From our common biblical font we are fond of remembering in this regard two imperatives frequently used: shema, listen, and zechor, remember; and one word without any equivocation, teshuvah, repentance.
It is true, as you have said, Rabbi Toaff, that “in Italy we had antisemitism of the state not of the populace.” But this does not take away from the fact that we deal with a dark page in the recent history of our country (the Shoah). Christian clergy for long centuries had cultivated “erroneous and unjust interpretations of scripture” (John Paul II, November 1, 1997). Because of this, we did not know how to muster energies capable of denouncing or to oppose with the necessary force and timeliness the iniquity that struck you.
However, spontaneous human charity and Christian solidarity with the Jewish people, and in particular of many priests and religious, did come to mitigate in some manner the lack of prophetic action when the situation passed from the violence of words to violence against persons. Yet such individual deeds were not sufficient to stop the catastrophe.
We recall these events with dismay and also with a profound and conscientious teshuvah. We do not want to, nor can we, forget the victims. We remember them to learn and to hearken even more to the Eternal who loves life, the one Lord of all who knows our thoughts and acts. We resolve to be open to the full biblical truth, beginning with the eminent dignity of humankind, upon which we reflected on this year's “Day of Solidarity with Judaism,” January 17, 1998.
We recall with pleasure the initiative launched ten years ago by our secretariat to develop guidelines for the correct presentation of Judaism in preaching and catechesis. It has been received even on the European level. We proposed it in fact to the Ecumenical Assembly of Gratz last June before all the churches of Europe, achieving complete acceptance. On that occasion many were impressed by our firm position, as was stated of Professor René Samuel Sirat, chief rabbi of France, who was present. After unspeakable sufferings, truth has won over falsehood. Such a victory, however, is always fragile. It requires continual vigilance and permanent realization.
For its part, the Catholic Church, beginning with the Second Vatican Council — and thanks to the meeting of two men of faith, Jules Isaac and John XXIII, whose memory is a blessing — decisively turned in another direction, removing every pseudo-theological justification for the accusation of deicide and perfidy and also the theory of substitution with its consequent “teaching of contempt,” the foundation for all antisemitism. The Church recognizes with St. Paul that the gifts of God are irrevocable and that even today Israel has a proper mission to fulfill: to witness to the absolute lordship of the Most High, before whom the heart of every person must open.
In our times, what does our past ask of us? To recognize the truth, however painful, of the facts and of our responsibility. The Catholic Church in Italy shows clearly that it does not intend to exempt itself from this duty in spite of the delay, and despite some incautious voices still lingering over prejudices that have been hard to die out.
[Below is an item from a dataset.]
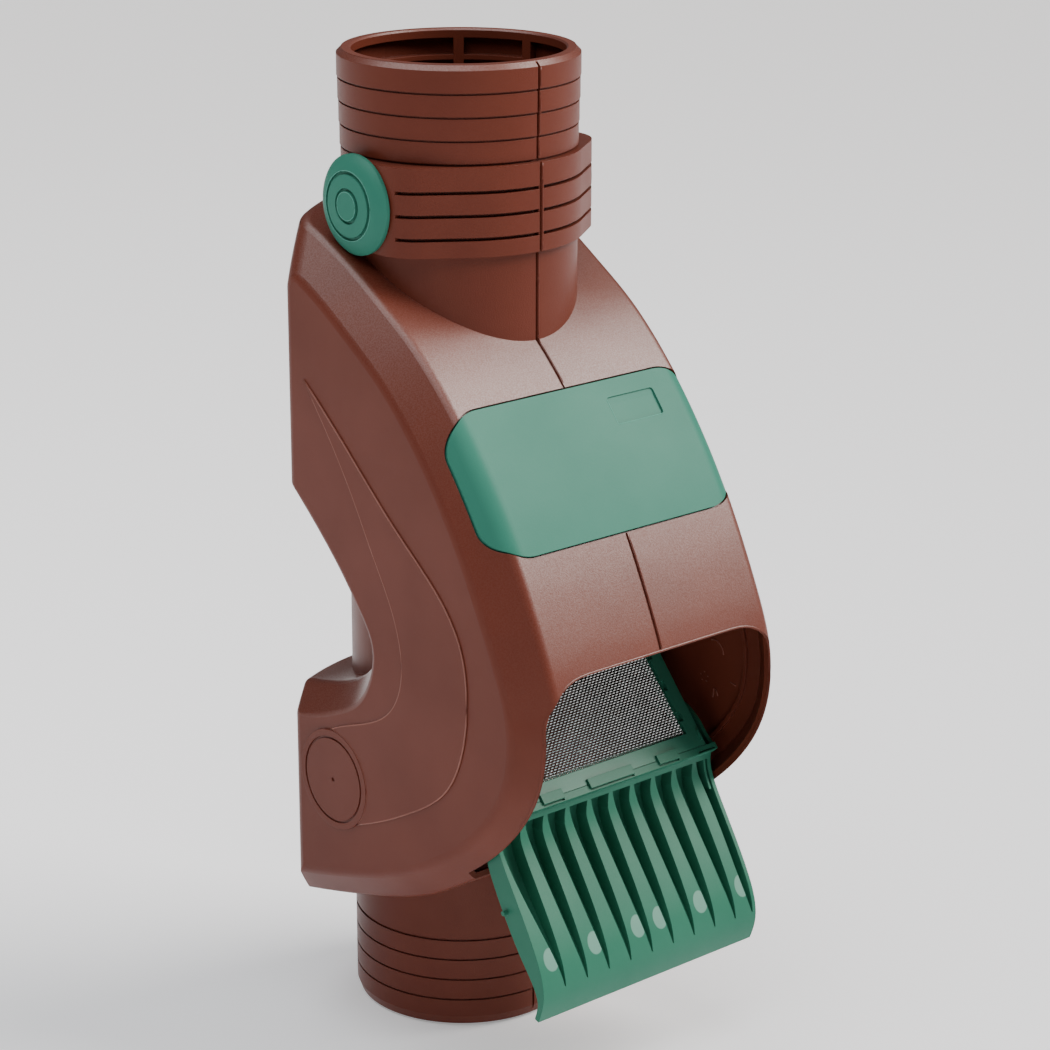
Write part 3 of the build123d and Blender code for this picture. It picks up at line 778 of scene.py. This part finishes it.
def cap_ring(name, side, radius):
    inward = Vector((-side, 0, 0))
    points = []
    for k in range(CAP_STEPS + 1):
        angle = 2 * pi * k / CAP_STEPS
        start = (side * FAR_SIDE, radius * cos(angle), CAP_HEIGHT + radius * sin(angle))
        points.append(land(start, inward, [name]) + inward * EDGE_SINK)
    # Paler green ring: a painted highlight on the cap's raised ring.
    fine_tube(f"{name}_ring_{radius / MM:.0f}", points, CAP_LINE, highlight_green)


for radius in CAP_RINGS:
    cap_ring("left_side_cap", -1, radius)
    cap_ring("right_side_cap", 1, radius)
print("rings on each cap:", len(CAP_RINGS))

# %% [markdown]
# Inside the outlet the right cheek keeps a few small raised marks from its mould: an arc, a ring of five
# dots and three short strokes. They are tubes too, half sunk into the flat wall, so their places are drawn
# on it as plain y and z in millimetres. Their paler brown is a painted highlight on the raised marks. The
# left cheek has the same marks.

# %% Mould marks
CHEEK_X = 78.6 * MM
MARK_RADIUS = 0.3 * MM
ARC_CENTRE, ARC_RADIUS = (-96.8, 183.7), 6.5
ARC_START, ARC_STEP, ARC_POINTS = 71, 15, 8
DOT_CENTRE, DOT_RING = (-90.8, 169.4), 2.4
DOT_LENGTH, DOT_COUNT = 0.8, 5
stroke_marks = [[(-108.0, 171.5), (-112.1, 170.6)], [(-97.1, 165.3), (-96.6, 160.4)],
                [(-98.5, 165.1), (-100.0, 161.9)]]


def on_circle(centre, radius, degrees):
    return centre[0] + radius * cos(radians(degrees)), centre[1] + radius * sin(radians(degrees))


arc_mark = [on_circle(ARC_CENTRE, ARC_RADIUS, ARC_START + ARC_STEP * i) for i in range(ARC_POINTS)]
dots = [on_circle(DOT_CENTRE, DOT_RING, 90 + 360 / DOT_COUNT * i) for i in range(DOT_COUNT)]
marks = [arc_mark] + stroke_marks + [[(y, z), (y + DOT_LENGTH, z)] for y, z in dots]
for side, word in ((-1, "left"), (1, "right")):
    for number, mark in enumerate(marks):
        line = [Vector((side * CHEEK_X, y * MM, z * MM)) for y, z in mark]
        # Each mark is painted paler brown, a painted highlight on the raised mark.
        fine_tube(f"cheek_mark_{word}_{number}", line, MARK_RADIUS, highlight_brown)
print("cheek marks on each side:", len(marks))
We leave to the historians the task of doing their best to reconstruct the truth of facts still drenched with emotion. As for you, only the Eternal knows through what iniquity and inhuman tribulation you have passed, remaining heroically faithful to your vocation as witnesses to God's name. For us it is asked to accelerate the removal of prejudices and injustices and to encourage esteem and respect; opening the mind and heart to the fraternity that unites us in the love of the one Lord and Father. It is a path of purification of remembrance for which we ask trust and good will. We ask as well the pardon of the Lord who is “slow to anger and abounding in steadfast love” (Ps 103:8).
It is a sign of reconciliation that we want to share. We are called to bear witness together in this our time, still so discordant and lacerated, to collaborate in the defense of liberty and justice and to secure civil and religious rights for all, beginning with our own country and everywhere among all peoples.
With these sentiments we are here to render homage, dear chief rabbi and president, to you, to your associates, to the rabbis, and to the members of the Italian Jewish community. We hope that our more positive relationship in the renewed context of civil and religious liberty will lead us to cooperate for the good of all in the anticipation of the kingdom.